Es gibt viele Möglichkeiten, ein faires Kräftemessen überhaupt nicht erst zustande kommen zu lassen, wenn man sich dem nicht stellen will. Man kann zum Beispiel auch verhindern, dass der Opponent die Arena überhaupt auch nur betreten kann, indem man zum Beispiel nicht in TV-Sendungen einlädt, ihm damit gar keine Möglichkeit gibt, seine Argumente vorzutragen, so dass der Großteil der Bevölkerung diese gar nicht zu Ohr bekommt, siehe das ZDF, welches nun über seinen Chefredakteur Peter Frey verlautbaren ließ, dass Björn Höcke nie wieder eingeladen wird.

Oder Sie wählen die ganz drastische Methode, dass alle, die Ihre Sicht in Frage stellen, ja nur den leisesten Zweifel äußern, gleich totgeschlagen werden, damit gar nicht erst ein Diskurs aufkommt und alle wissen, was ihnen zukünftig blüht, wenn sie nicht parieren. Siehe die alttestamentliche Schilderung – die Mosaische Unterscheidung, wie es der Ägyptologe, Religions- und Kulturwissenschaftler Jan Assmann nennt -, als Moses die Leviten an einem Tag 3.000 Männer, die eigenen Brüder erschlagen lässt:

»Mose stellte sich an den Eingang des Lagers und rief: »Wer auf der Seite des HERRN steht, soll herkommen!« Da versammelten sich alle Leviten bei ihm. Er sagte zu ihnen: »Der HERR, der Gott Israels, befiehlt euch: ›Legt eure Schwerter an und geht durch das ganze Lager, von einem Ende zum anderen. Jeder soll seinen Bruder, seinen Freund oder Verwandten töten!‹« Die Leviten gehorchten, und an diesem Tag starben etwa 3000 Männer.« (2. Buch Mose, 32, 26-28).

Ob Judentum, Christentum oder Islam, alle monotheistischen Weltreligionen sind Kinder einer Revolution: der Ablösung der vielen Götter (Polytheismus) durch den alleinigen Gott (Monotheismus). Diese Umwälzung brachte für unsere Vorstellung von der Welt, für unser Menschenbild und für unsere Moral fundamentale Veränderungen mit sich, die Jan Assmann im Gegensatz zu den polytheistischen Weltanschauungen als wohl tiefste Quelle von Ausgrenzung, Intoleranz, Hass und Gewalt herausgearbeitet hat.
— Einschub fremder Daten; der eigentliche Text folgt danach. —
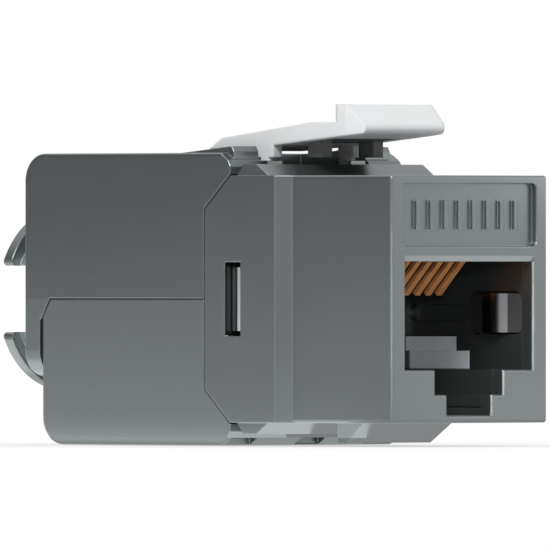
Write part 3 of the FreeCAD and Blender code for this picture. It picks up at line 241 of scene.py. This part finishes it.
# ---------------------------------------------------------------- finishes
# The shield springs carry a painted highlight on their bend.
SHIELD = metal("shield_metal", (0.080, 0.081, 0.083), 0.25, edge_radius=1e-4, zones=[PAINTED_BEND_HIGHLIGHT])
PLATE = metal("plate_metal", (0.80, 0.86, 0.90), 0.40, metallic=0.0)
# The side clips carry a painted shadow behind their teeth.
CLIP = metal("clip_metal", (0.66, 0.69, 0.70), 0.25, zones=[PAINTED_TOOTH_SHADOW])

SLOT_FINISHES = {
    # The casting carries painted shade where the cheek windows end.
    "diecast": zinc("diecast", 1.0, *PAINTED_WINDOW_SHADE),
    "spring_steel": metal("spring_steel", (0.30, 0.30, 0.29), 0.28, grain=2e-7),
    # The contacts' edges are painted much brighter still, as a painted highlight along each blade.
    "contact_metal": metal("contact_metal", (0.80, 0.33, 0.12), 0.30, metallic=0.2, edge_gain=2.8,
                           edge_radius=7e-5),
    # The latch carries painted shade on the stops under its arm and on the fronts of its legs.
    "latch_plastic": plastic("latch_plastic", (0.78, 0.795, 0.805), 0.55, grain=6e-7, tone=0.008,
                             specular=0.2, scatter=0.1, edge_radius=2.5e-4, zones=[PAINTED_STOP_SHADE, PAINTED_LEG_SHADE]),
    "insert_plastic": plastic("insert_plastic", (0.030, 0.033, 0.033), 0.20, grain=1e-7, specular=0.8),
    "core_plastic": plastic("core_plastic", (0.10, 0.10, 0.105), 0.42),
    "board": plastic("board", (0.025, 0.12, 0.06), 0.35, tone=0.08)}

OWN_FINISHES = {
    # The upper door is painted darker and the lower door lighter for the light on each; both carry
    # painted light on the collar neck, the upper door also on its legs.
    "upper_door": zinc("diecast_upper", 0.93, PAINTED_SKIRT_LIGHT, PAINTED_NECK_LIGHT),
    "lower_door": zinc("diecast_lower", 1.12, PAINTED_NECK_LIGHT),
    "shield_spring_left": SHIELD,
    "shield_spring_right": SHIELD,
    "ground_plate_left": PLATE,
    "ground_plate_right": PLATE,
    "side_clip_left": CLIP,
    "side_clip_right": CLIP}

slots = {part["node"]: part["material_slot"] for part in frame["record"]["subparts"]}
for name, thing in frame["nodes"].items():
    thing.data.materials.clear()
    thing.data.materials.append(OWN_FINISHES.get(name) or SLOT_FINISHES[slots[name]])


# ---------------------------------------------------------------- studio
MIDDLE = (0, 0.018, 0)                # what the lamps and the floor are centred on


def card(name, centre, size, normal, material):
    """A flat rectangle with the given middle, (across, up) size and outward normal."""
    half_across, half_up = size[0] / 2, size[1] / 2
    mesh = bpy.data.meshes.new(name)
    mesh.from_pydata([(-half_across, -half_up, 0), (half_across, -half_up, 0),
                      (half_across, half_up, 0), (-half_across, half_up, 0)], [], [(0, 1, 2, 3)])
    mesh.materials.append(material)
    thing = bpy.data.objects.new(name, mesh)
    thing.location = centre
    thing.rotation_euler = Vector(normal).to_track_quat("Z", "Y").to_euler()
    scene.collection.objects.link(thing)
    return thing


# ---------------------------------------------------------------- floor
FLOOR_SIZE = 1.2
FLOOR_GAP = 5e-5                      # keeps its plane off the lowest faces of the object
SHADOW_REACH = 0.035                  # how far off the object still shades a point of the floor
SHADOW_LEAN = (-0.45, -0.33, 0.83)    # up, and towards the key lamp
SHADOW_DEPTH = 0.4
SHADOW_WHOLE = 0.030                  # from the middle of the floor, where the shadow starts to fade
SHADOW_GONE = 0.07                    # and where it has gone


def ground(name):
    """White to gloss, a plain pale surface to light, and to the camera clear apart from the shadow.

    What swings down past it therefore still shows. The shadow is the share of the air over each
    point, most of it on the key lamp's side, that the object takes away.
    """
    g = Graph(bpy.data.materials.new(name))
    pale = g.nodes["Principled BSDF"]
    g.feed(pale, {"Base Color": grey(0.95), "Roughness": 0.9})
    path, mirrored = g.rays()
    white = g.glow(1.0)
    open_share = g.node("AmbientOcclusion", {"Distance": SHADOW_REACH, "Normal": SHADOW_LEAN},
                        samples=12).outputs["AO"]
    away = g.node("VectorMath", {0: g.place()}, operation="LENGTH").outputs["Value"]
    fade = g.node("MapRange", {"Value": away, "From Min": SHADOW_WHOLE, "From Max": SHADOW_GONE},
                  interpolation_type="SMOOTHSTEP").outputs[0]
    shadow = g.mix(fade, g.mix(SHADOW_DEPTH, grey(1.0), open_share), grey(1.0))
    clear = g.node("BsdfTransparent", {"Color": shadow}).outputs[0]
    unmirrored = g.mix_shader(path["Is Camera Ray"], pale.outputs[0], clear)
    g.show(g.mix_shader(mirrored, unmirrored, white))
    return g.owner


floor = card("floor", (MIDDLE[0], MIDDLE[1], bottom - FLOOR_GAP), (FLOOR_SIZE, FLOOR_SIZE), (0, 0, 1),
             ground("floor"))
floor.visible_shadow = False          # the lamps also reach what swings down past it


# ---------------------------------------------------------------- lamps
SOFTBOX = (0.40, 0.25)


def lamp(name, kind, place, aim, power):
    """A lamp turned from its place to its aim. Its data is returned for the rest."""
    data = bpy.data.lights.new(name, kind)
    data.energy = power
    thing = bpy.data.objects.new(name, data)
    thing.location = place
    thing.rotation_euler = (Vector(aim) - Vector(place)).to_track_quat("-Z", "Y").to_euler()
    scene.collection.objects.link(thing)
    return data


def softbox(name, place, power):
    data = lamp(name, "AREA", place, MIDDLE, power)
    data.shape = "RECTANGLE"
    data.size, data.size_y = SOFTBOX


def snoot(name, place, aim, reach, power):
    """A narrow round beam that lights what lies within a reach of its aim."""
    data = lamp(name, "SPOT", place, aim, power)
    data.spot_size = 2 * math.atan(reach / (Vector(aim) - Vector(place)).length)
    data.spot_blend = 0.4
    data.shadow_soft_size = 0.003


softbox("key", (-0.465, -0.34, 0.48), 4.8)
softbox("top", (0.05, 0.05, 0.60), 0.6)
snoot("port_beam", (-0.34, -0.36, 0.055), (0.002, 0.004, -0.002), 0.0080, 1.7)


# ---------------------------------------------------------------- cards that only gloss sees
def flag(name, centre, size, normal, strength):
    """A card that the metal mirrors, grey under a strength of 1 and a soft highlight over it."""
    g = Graph(bpy.data.materials.new(name))
    g.show(g.glow(strength))
    thing = card(name, centre, size, normal, g.owner)
    thing.visible_camera = thing.visible_diffuse = thing.visible_shadow = False
    thing.visible_transmission = False


low = bottom + 0.0005                 # just over the floor

# What mirrors each, seen from the camera, is: the side walls above their seam, the front face, its
# upper corner, the slanted strips of the cheeks, the slopes under the front, those under the side,
# and the upright edges.
flag("flag_side", (-0.09, 0.108, 0.05), (0.30, 0.10), (1, -1, 0), 0.20)
flag("card_right", (0.115, -0.055, 0.03), (0.10, 0.12), (-1, 1, 0), 1.15)
flag("card_corner", (0.026, -0.014, 0.014), (0.012, 0.014), (-1, 1, 0), 2.4)
flag("flag_front", (-0.126, -0.063, 0.0), (0.08, 0.14), (0.84, 0.54, 0), 0.35)
flag("card_low_front", (0.020, -0.015, low), (0.020, 0.014), (0, 0, 1), 2.2)
flag("card_low_side", (-0.008, 0.035, low), (0.011, 0.060), (0, 0, 1), 1.9)
flag("card_edge", (-0.29, -0.042, 0.0), (0.03, 0.20), (1, 0.2, 0), 3.5)

# ---------------------------------------------------------------- world
WORLD_LIGHT = 0.18                    # what it sheds on the object, though it shows as white

sky = Graph(bpy.data.worlds.new("studio"))
scene.world = sky.owner
path, mirrored = sky.rays()
shown = sky.math("MAXIMUM", path["Is Camera Ray"], mirrored)
level = sky.node("MapRange", {"Value": shown, "To Min": WORLD_LIGHT, "To Max": 1.0}).outputs[0]
sky.feed(sky.nodes["Background"], {"Color": grey(1.0), "Strength": level})

scene.view_settings.view_transform = "Standard"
Wenn die Fairen den anderen das Feld überlassen

Den meisten europäischen bzw. westlichen Christen konnte das in einem jahrhundertelangen mühevollen Aufklärungsprozess weitgehend ausgetrieben werden. Doch einen solchen Prozess hat im Grunde die gesamte islamische Welt niemals durchgemacht. Hier werden sogenannte Apostaten (Abtrünnige, die sich der Religion abwenden) zum Teil noch immer mit dem Tode, fast überall aber mindestens mit sozialer Ausgrenzung und massiven Straften bedroht. Einer Diskussion der Richtigkeit der islamischen Weltanschauung respektive Ideologie wird sich fast vollständig entzogen und wer es wagt, diese anzuzweifeln, riskiert regelmäßig seine Gesundheit, wenn nicht sogar sein Leben.

Das Prinzip ist immer das Gleiche: Jemand entzieht sich dem herrschaftsfreien, dem offenen, dem ehrlichen, dem sachlichen, dem fairen Diskurs und setzt, um diesen zu verhindern, sogar brachiale Gewalt ein. Damit ist die Partie schon vor dem ersten Ballwechsel beziehungsweise vor dem ersten Zug auf dem Brett entschieden und der argumentativ und meist wohl auch in der Sache Schlechtere hat gewonnen, sofern diese Gewalt nicht ihrerseits mit Gewalt unterbunden wird – Gewalt nicht um dem anderen das Eigene aufzuzwingen, sondern um einen fairen Wettbewerb überhaupt erst zu ermöglichen. So wie ein Schiedsrichter über die Gewalt verfügen muss, Spieler, die andere permanent grob foulen, vom Platz zu verweisen. Einer der vielen Punkte, die der Nazarener nie verstand und die all die Pazifisten bis heute nicht verstehen, und damit den Gewaltmenschen und Diskursunterdrückern das Feld überlassen.